I guess our position is still better than we would have been in had AFF still been in place - with a much low value "asset" given current commodity prices; and bond holders will have more rights than IMIC shareholders.
I stand to be corrected, but I don't think the bonds being restructured have anything to do with the loan notes issued to former AFF shareholders.
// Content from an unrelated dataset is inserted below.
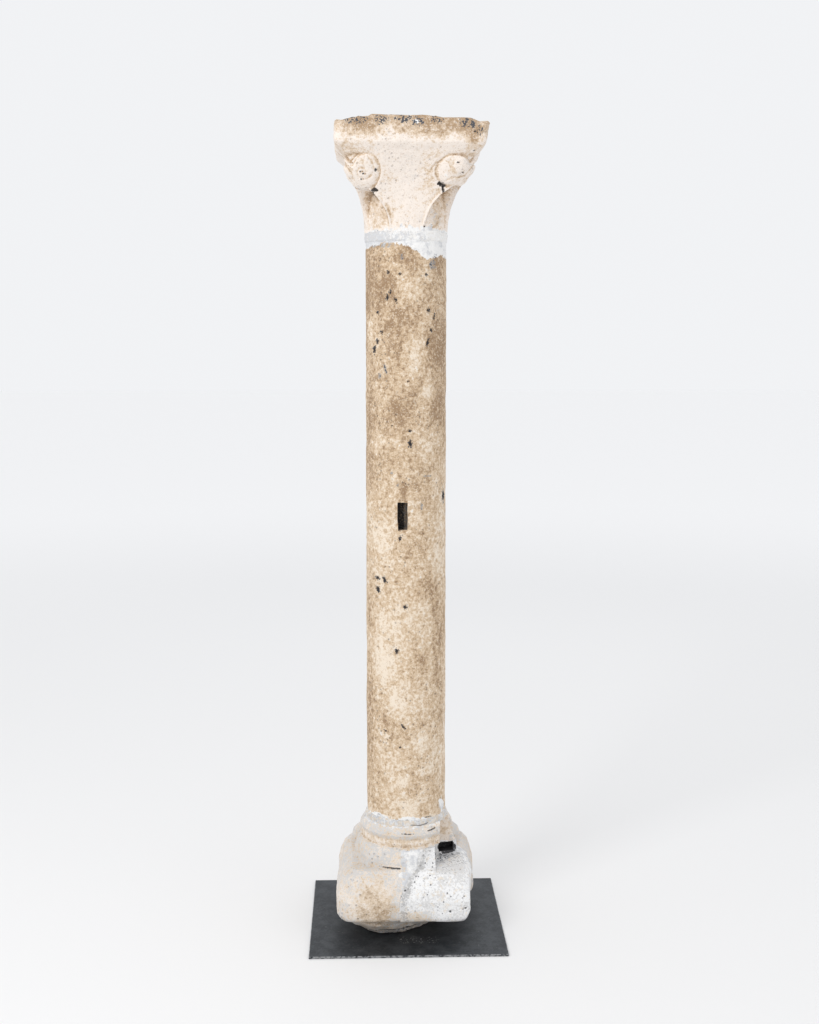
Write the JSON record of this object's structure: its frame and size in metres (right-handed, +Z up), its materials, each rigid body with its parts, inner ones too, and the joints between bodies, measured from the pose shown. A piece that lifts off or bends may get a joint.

I've seen nothing to indicate any change in the original terms of the loan notes.
Good job we got cash for our holdings as well as those bonds.
I assume if AFF bond holders say no, since IMIC have no money, they will have to offer shares in IMIC which will be good in percentage of the company terms, gain access to the assets again but have no means to realise their worth.
If we say yes, we will get more interest paid at the end or, I assume, shares for the greater worth.
Not sure we have a great deal of choice in reality but to accept the bond offer this time around, like the other IMIC bond holders did recently...
I've held shares in Afferro going back to Mano River days. I made my profit by active trading during the run up to the split with Aureus. I'm on a free ride now. All good.
But now, as many others on the Afferro board, we would like to know just what is this group trying to take us over, and that has convinced our chairman and board to sell out (or to sell us out, more likely).
The intro to IMIC at the top of this page says it all. A shady outfit, led by a shady team (an ex-Mauritanian minister, what more!) and shadowy backers (Chinese, well ...).
The offer is basically to give us our own money already sitting in the bank and for that we get to hand over 2.5 billion tonnes of ore plus very interesting licences for deposits at four sites. Knowing that we are going to get our own money back, the real reward for our goodies is some shares in IMIC in two years time but at a price to be decided by the IMIC board ... I'm thoroughly underwhelmed by the generosity of the deal!!
Since I'm currently on the other side of the fence (but perhaps not for long), I thought I would say hi to the neighbours and get your take on this deal.